(PROBLEM REQUIREMENTS):
Return the line containing "solids = [s", the line containing "axis that an", and every line between them, exactly as they stand. Output nothing else.
════════════════
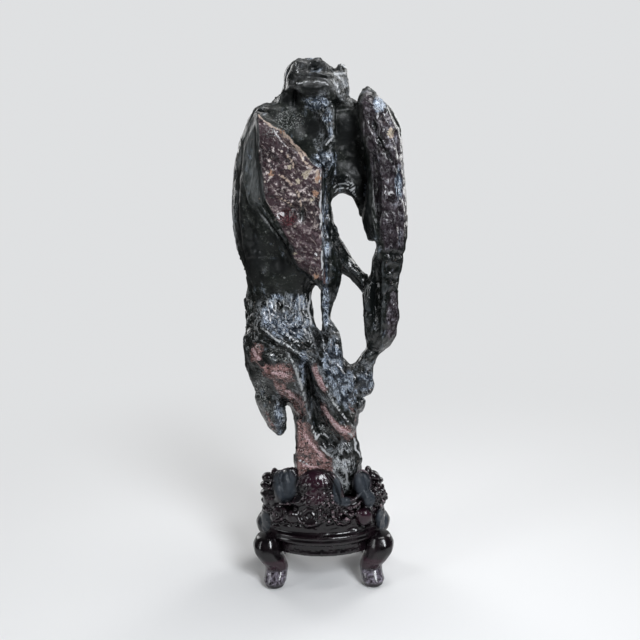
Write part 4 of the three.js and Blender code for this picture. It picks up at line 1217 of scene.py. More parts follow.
# %% Finish of the stone: wrinkles and their painted highlight lines
wrinkle = 0.0
painted_glint = 0.0
painted_hairline = 0.0
for turn in GRAIN_TURNS:
    runs = attribute_value(tree, f"run_{turn}")
    strongly = step(tree, runs, 0.3, 0.6)
    folded = grain(tree, drawn_out(tree, place, turn, 3.2), size=5.6, detail=3, rough=0.62, distortion=1.6)
    fold = calculate(tree, "MULTIPLY", crease(tree, folded, width=0.09), runs)
    wrinkle = calculate(tree, "ADD", wrinkle, fold)
    thin = calculate(tree, "MULTIPLY", crease(tree, folded, width=0.036), strongly)
    painted_glint = either(tree, painted_glint, thin)
    close = grain(tree, drawn_out(tree, place, turn, 4.0), size=2.6, detail=2, rough=0.5, distortion=1.0)
    thin = calculate(tree, "MULTIPLY", crease(tree, close, width=0.045), strongly)
    painted_hairline = either(tree, painted_hairline, thin)
# Painted highlights: the thin crest lines, kept in patches.
painted_glint_lines = both(tree, painted_glint, step(tree, medium, 0.38, 0.54))
painted_hairlines = both(tree, painted_hairline, step(tree, medium, 0.46, 0.60))

# %% Finish of the stone: the ground
BLACK_GREEN = (0.002, 0.0028, 0.0025)
DARK_OLIVE = (0.009, 0.011, 0.009)
OLIVE_GREY = (0.018, 0.021, 0.019)
RUBBED_AND_HIGHLIGHT_GREY = (0.055, 0.061, 0.063)
calm = attribute_value(tree, "calm")
colour = blend(tree, step(tree, coarse, 0.35, 0.7), BLACK_GREEN, DARK_OLIVE)
colour = blend(tree, step(tree, mottle, 0.52, 0.75), colour, OLIVE_GREY)
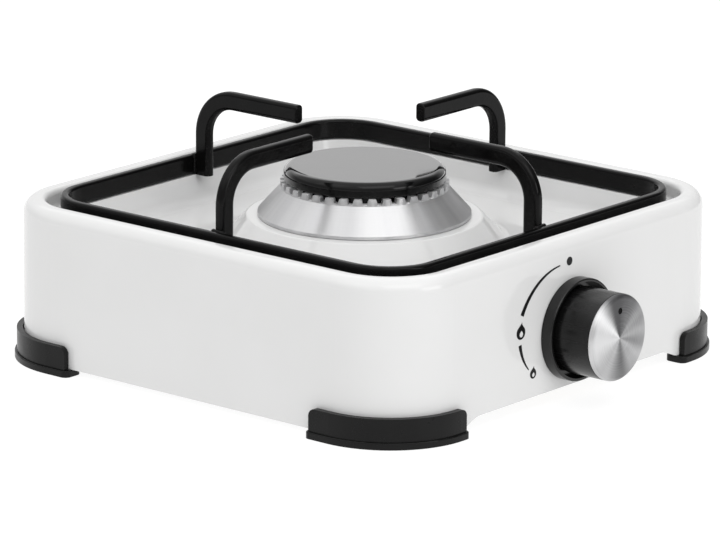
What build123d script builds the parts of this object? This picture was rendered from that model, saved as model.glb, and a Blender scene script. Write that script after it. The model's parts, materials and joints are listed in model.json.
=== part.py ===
"""Single-burner table-top gas stove, built as an assembly of separate pieces.

Millimetres, +Z up, front (the knob side) towards -Y.
The origin is the centre of the body's footprint, on the surface the feet stand on.
"""
import os
from math import cos, pi, radians, sin, tan

from build123d import *

os.makedirs("parts", exist_ok=True)

# ---- body pressing -------------------------------------------------------------------
BODY_HALF = 140.0          # half the body's width at its lower edge
BODY_CORNER_R = 43.5       # outer corner radius in plan
BODY_BOTTOM = 3.7          # lower edge where it stands in the feet
BODY_TOP = 86.0            # top of the rim
BODY_DRAFT = 0.2           # degrees, walls lean in towards the top
SHEET = 1.0                # enamelled sheet thickness
RIM_OUTER_R = 7.0          # rounding from wall to rim
RIM_INNER_R = 3.0          # rounding from rim into the well
HEM_WIDTH = 4.0            # lower edge turned inwards
ARCH_Z = 8.0               # lower edge between the feet
ARCH_FRONT = (76.0, 93.0)  # half length of the raised edge, and where it is down at the feet
ARCH_SIDE = (72.0, 87.0)

WELL_HALF = 127.5          # inner edge of the rim
WELL_CORNER_R = 31.0
LEDGE_Z = 76.8             # step that carries the pan support
LEDGE_HALF = 117.0         # inner edge of the step
LEDGE_CORNER_R = 24.8
FLOOR_Z = 62.0             # well floor
FLOOR_DRAFT = 12.0         # degrees, lower well wall
FLOOR_R = 7.0              # rounding from wall to floor
LEDGE_R = 1.5

PAD_R = 62.5               # raised round pad under the burner
PAD_Z = 74.5
PAD_EDGE_R = 1.5
PAD_FOOT_R = 5.0
PAD_SKIRT = 10.0           # flat margin round the foot of the pad
BURNER_HOLE_R = 24.5
CUP_SCREW_PITCH_R = 30.0
CUP_SCREW_COUNT = 3
SCREW_HOLE_R = 2.2

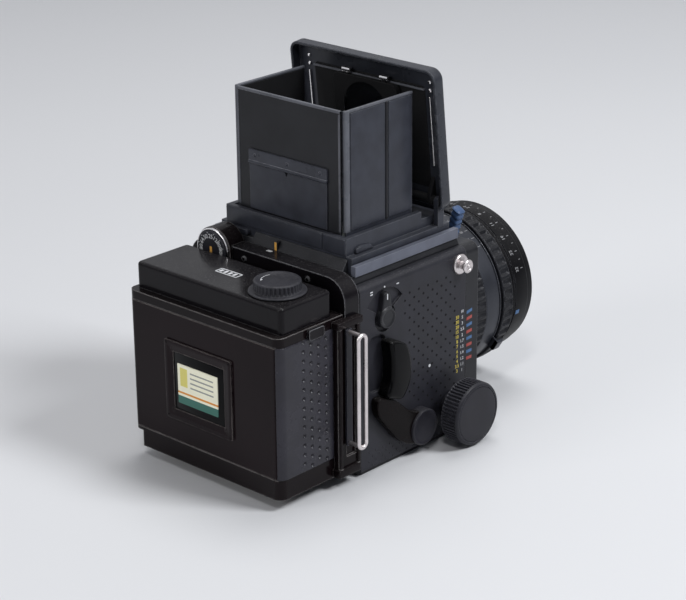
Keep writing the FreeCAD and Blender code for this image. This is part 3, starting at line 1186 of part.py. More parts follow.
def spool(x):
    """Film spool: core and two flanges."""
    z0 = AXIS_Z - SPOOL_LEN / 2
    z1 = AXIS_Z + SPOOL_LEN / 2
    core = rod("z", x, SPOOL_Y, SPOOL_CORE_R, z0, z1)
    flanges = [rod("z", x, SPOOL_Y, SPOOL_FLANGE_R, a, a + 1.2) for a in (z0, z1 - 1.2)]
    return core.fuse(flanges).cut(rod("z", x, SPOOL_Y, SPOOL_AXLE_R + RUN_FIT, z0 - 1, z1 + 1))


def wind_shaft():
    """Shaft from the wind knob to the take-up spool, with the winding gear."""
    z1 = AXIS_Z + SPOOL_LEN / 2
    shaft = rod("z", -SPOOL_X, SPOOL_Y, SPOOL_AXLE_R, z1 - WIND_SHAFT_IN, HOUSING_TOP + FLAT_GAP)
    outline = gear_outline(WIND_TEETH, FILM_GEAR_MODULE, -SPOOL_X, SPOOL_Y, 0.0)
    return shaft.fuse(prism("z", outline, BACK_TOP + 2.4, BACK_TOP + 5.4))


def counter_wheel():
    """Frame counter wheel, turned by the winding gear."""
    x = counter_x()
    phase = math.pi + math.pi / COUNTER_TEETH
    outline = gear_outline(COUNTER_TEETH, FILM_GEAR_MODULE, x, SPOOL_Y, phase)
    wheel = prism("z", outline, BACK_TOP + 2.6, BACK_TOP + 5.2)
    dial = rod("z", x, SPOOL_Y, 10.0, BACK_TOP + 5.2, BACK_TOP + 6.4)
    return wheel.fuse(dial).cut(rod("z", x, SPOOL_Y, 1.5 + RUN_FIT, BACK_TOP, BACK_TOP + 8))


def wind_knob():
    """Fluted wind knob on a flange."""
    z0 = HOUSING_TOP + FLAT_GAP
    z1 = z0 + WIND_FLANGE_T
    knob = rod("z", -SPOOL_X, SPOOL_Y, WIND_KNOB_R, z1, WIND_KNOB_TOP)
    rim = [e for e in knob.Edges if e.BoundBox.ZMin > WIND_KNOB_TOP - 0.01]
    knob = knob.makeFillet(0.6, rim)
    count = 36
    flutes = []
    for i in range(count):
        a = 2 * math.pi * i / count
        flutes.append(rod("z", -SPOOL_X + WIND_KNOB_R * math.cos(a), SPOOL_Y + WIND_KNOB_R * math.sin(a),
                          0.45, z1 - 0.01, WIND_KNOB_TOP - 1))
    return knob.cut(flutes).fuse(rod("z", -SPOOL_X, SPOOL_Y, WIND_FLANGE_R, z0, z1))


# Controls

def mode_lever():
    """Mode lever: hub, pointer and axle."""
    x0, x1 = -MODE_FACE, -BODY_HALF + MODE_RECESS - FLAT_GAP
    hub = rod("x", MODE_Y, MODE_Z, MODE_HUB_R, x0, x1)
    pointer = prism("x", [(MODE_Y - 4.4, MODE_Z), (MODE_Y + 4.4, MODE_Z),
                          (MODE_Y + 1.8, MODE_Z + MODE_POINTER), (MODE_Y - 1.8, MODE_Z + MODE_POINTER)],
                    x0 + 1.0, x1)
    axle = rod("x", MODE_Y, MODE_Z, SHAFT_R / 2, x1, -SHELL_HALF + SHELL_WALL)
    return hub.fuse([pointer, axle])


def cocking_lever():
    """Cocking lever: hub on its axle, arm, and the curved grip."""
    x1 = -BODY_HALF - FLAT_GAP
    hub = rod("x", COCK_Y, COCK_Z, COCK_HUB_R, -COCK_HUB_FACE, x1)
    arm = prism("x", [(COCK_Y + y, COCK_Z + z) for y, z in COCK_ARM], -COCK_ARM_FACE, x1)
    axle = rod("x", COCK_Y, COCK_Z, SHAFT_R, x1, -SHELL_HALF + SHELL_WALL)

    a, b, c, d, e, f = [V(-COCK_GRIP_FACE, COCK_Y + y, COCK_Z + z) for y, z in COCK_GRIP]
    grip = Part.Wire([Part.makeLine(a, b), Part.Arc(b, c, d).toShape(),
                      Part.makeLine(d, e), Part.Arc(e, f, a).toShape()])
    grip = Part.Face(grip).extrude(V(COCK_GRIP_FACE + x1, 0, 0))
    arm = arm.cut(grip)
    return [hub.fuse([arm, axle]), grip]


def shutter_dial():
    """Shutter speed dial on the left side."""
    x0 = BODY_HALF + FLAT_GAP
    x1 = x0 + SHUTTER_DIAL_T
    dial = rod("x", SHUTTER_DIAL_Y, SHUTTER_DIAL_Z, SHUTTER_DIAL_R, x0, x1)
    grip = rod("x", SHUTTER_DIAL_Y, SHUTTER_DIAL_Z, SHUTTER_GRIP_R, x1, x1 + SHUTTER_GRIP_T)
    axle = rod("x", SHUTTER_DIAL_Y, SHUTTER_DIAL_Z, SHAFT_R, SHELL_HALF - SHELL_WALL, x0)
    return dial.fuse([grip, axle])


PARTS = {
    "body_shell": body_shell,
    "base_plate": base_plate,
    "base_screws": base_screws,
    "right_side_cover": right_side_cover,
    "left_side_cover": left_side_cover,
    "top_plate": top_plate,
    "finder_rails": finder_rails,
    "strap_lugs": strap_lugs,
    "accessory_shoe": accessory_shoe,
    "mirror_box": mirror_box,
    "bellows": bellows,
    "screen_frame": screen_frame,
    "focusing_screen": focusing_screen,
    "mirror_frame": mirror_frame,
    "mirror_glass": mirror_glass,
    "front_standard": front_standard,
    "distance_scale_plate": distance_scale_plate,
    "pinion_shaft": pinion_shaft,
    "focusing_knob_right": lambda: focusing_knob(-1),
    "focusing_knob_left": lambda: focusing_knob(1),
    "focus_lock_lever": focus_lock_lever,
    "lens_rear_barrel": lens_rear_barrel,
    "lens_front_barrel": lens_front_barrel,
    "lens_elements": lens_elements,
    "lens_shutter": lens_shutter,
    "bayonet_ring": bayonet_ring,
    "aperture_ring": aperture_ring,
    "preview_ring": preview_ring,
    "preview_tab": preview_tab,
    "release_button": release_button,
    "release_lock_ring": release_lock_ring,
    "finder_base": finder_base,
    "finder_release_tab": finder_release_tab,
    "right_leaf": lambda: side_leaf(-1, RIGHT_LEAF_Z),
    "left_leaf": lambda: side_leaf(1, LEFT_LEAF_Z),
    "rear_leaf": rear_leaf,
    "rear_leaf_clip": rear_leaf_clip,
    "finder_lid": finder_lid,
    "magnifier_frame": magnifier_frame,
    "magnifier_lens": magnifier_lens,
    "revolving_adapter": revolving_adapter,
    "back_shell": back_shell,
    "top_housing": top_housing,
    "film_gate": film_gate,
    "pressure_plate": pressure_plate,
    "slide_guide": slide_guide,
    "dark_slide": dark_slide,
    "dark_slide_handle": dark_slide_handle,
    "rear_door": rear_door,
    "door_catch": door_catch,
    "memo_holder": memo_holder,
    "film_card": film_card,
    "wind_knob": wind_knob,
    "wind_shaft": wind_shaft,
    "takeup_spool": lambda: spool(-SPOOL_X),
    "supply_spool": lambda: spool(SPOOL_X),
    "counter_wheel": counter_wheel,
    "film_speed_dial": film_speed_dial,
    "mode_lever": mode_lever,
    "cocking_lever": cocking_lever,
    "shutter_dial": shutter_dial,
}


def main():
    """Write one STEP file for each sub-part."""
    os.makedirs("parts", exist_ok=True)
    for node, make in PARTS.items():
        made = make()
        solids = [s for m in (made if isinstance(made, list) else [made]) for s in m.Solids]
        shape = solids[0] if len(solids) == 1 else Part.makeCompound(solids)
        if not shape.isValid():
            print("not valid", node)
        print(node, len(solids), round(shape.Volume / 1000, 2), "cm3")
        shape.exportStep("parts/" + node + ".step")


main()
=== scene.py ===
"""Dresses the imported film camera: fine pieces, finishes, soft light, floor and camera."""
import logging
import math
from collections.abc import Callable, Iterable, Sequence
from dataclasses import dataclass, field
from enum import Enum

import bmesh
import bpy
import numpy as np
from mathutils import Matrix


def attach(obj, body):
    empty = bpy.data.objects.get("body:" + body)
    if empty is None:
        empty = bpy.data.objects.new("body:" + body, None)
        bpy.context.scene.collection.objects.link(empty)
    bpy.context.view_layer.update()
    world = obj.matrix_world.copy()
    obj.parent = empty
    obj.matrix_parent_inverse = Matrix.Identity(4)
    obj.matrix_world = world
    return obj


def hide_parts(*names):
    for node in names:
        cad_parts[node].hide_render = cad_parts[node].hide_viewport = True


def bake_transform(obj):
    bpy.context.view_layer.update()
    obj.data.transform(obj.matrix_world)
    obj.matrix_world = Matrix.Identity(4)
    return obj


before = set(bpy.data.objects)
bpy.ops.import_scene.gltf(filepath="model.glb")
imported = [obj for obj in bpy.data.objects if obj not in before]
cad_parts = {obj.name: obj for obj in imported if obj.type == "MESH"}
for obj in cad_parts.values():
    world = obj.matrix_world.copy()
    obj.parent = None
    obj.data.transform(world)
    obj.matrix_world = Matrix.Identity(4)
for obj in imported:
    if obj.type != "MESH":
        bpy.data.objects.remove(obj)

Array = np.ndarray
Colour = tuple[float, float, float]
MM = 0.001
FULL_TURN = 2 * math.pi
AXIS_R = 0.02
KNOB_Y, KNOB_Z = -25.3, 18.1
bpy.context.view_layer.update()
LOG = logging.getLogger("camera")


# Shapes

class Axis(Enum):
    """The axis that an outline is carried along; the value orders w, u, v into X, Y, Z."""

    X = ("w", "u", "v")
    Y = ("u", "w", "v")
    Z = ("u", "v", "w")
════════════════
(TASK OUTPUT):
        solids = [s for m in (made if isinstance(made, list) else [made]) for s in m.Solids]
        shape = solids[0] if len(solids) == 1 else Part.makeCompound(solids)
        if not shape.isValid():
            print("not valid", node)
        print(node, len(solids), round(shape.Volume / 1000, 2), "cm3")
        shape.exportStep("parts/" + node + ".step")


main()
=== scene.py ===
"""Dresses the imported film camera: fine pieces, finishes, soft light, floor and camera."""
import logging
import math
from collections.abc import Callable, Iterable, Sequence
from dataclasses import dataclass, field
from enum import Enum

import bmesh
import bpy
import numpy as np
from mathutils import Matrix


def attach(obj, body):
    empty = bpy.data.objects.get("body:" + body)
    if empty is None:
        empty = bpy.data.objects.new("body:" + body, None)
        bpy.context.scene.collection.objects.link(empty)
    bpy.context.view_layer.update()
    world = obj.matrix_world.copy()
    obj.parent = empty
    obj.matrix_parent_inverse = Matrix.Identity(4)
    obj.matrix_world = world
    return obj


def hide_parts(*names):
    for node in names:
        cad_parts[node].hide_render = cad_parts[node].hide_viewport = True


def bake_transform(obj):
    bpy.context.view_layer.update()
    obj.data.transform(obj.matrix_world)
    obj.matrix_world = Matrix.Identity(4)
    return obj


before = set(bpy.data.objects)
bpy.ops.import_scene.gltf(filepath="model.glb")
imported = [obj for obj in bpy.data.objects if obj not in before]
cad_parts = {obj.name: obj for obj in imported if obj.type == "MESH"}
for obj in cad_parts.values():
    world = obj.matrix_world.copy()
    obj.parent = None
    obj.data.transform(world)
    obj.matrix_world = Matrix.Identity(4)
for obj in imported:
    if obj.type != "MESH":
        bpy.data.objects.remove(obj)

Array = np.ndarray
Colour = tuple[float, float, float]
MM = 0.001
FULL_TURN = 2 * math.pi
AXIS_R = 0.02
KNOB_Y, KNOB_Z = -25.3, 18.1
bpy.context.view_layer.update()
LOG = logging.getLogger("camera")


# Shapes

class Axis(Enum):
    """The axis that an outline is carried along; the value orders w, u, v into X, Y, Z."""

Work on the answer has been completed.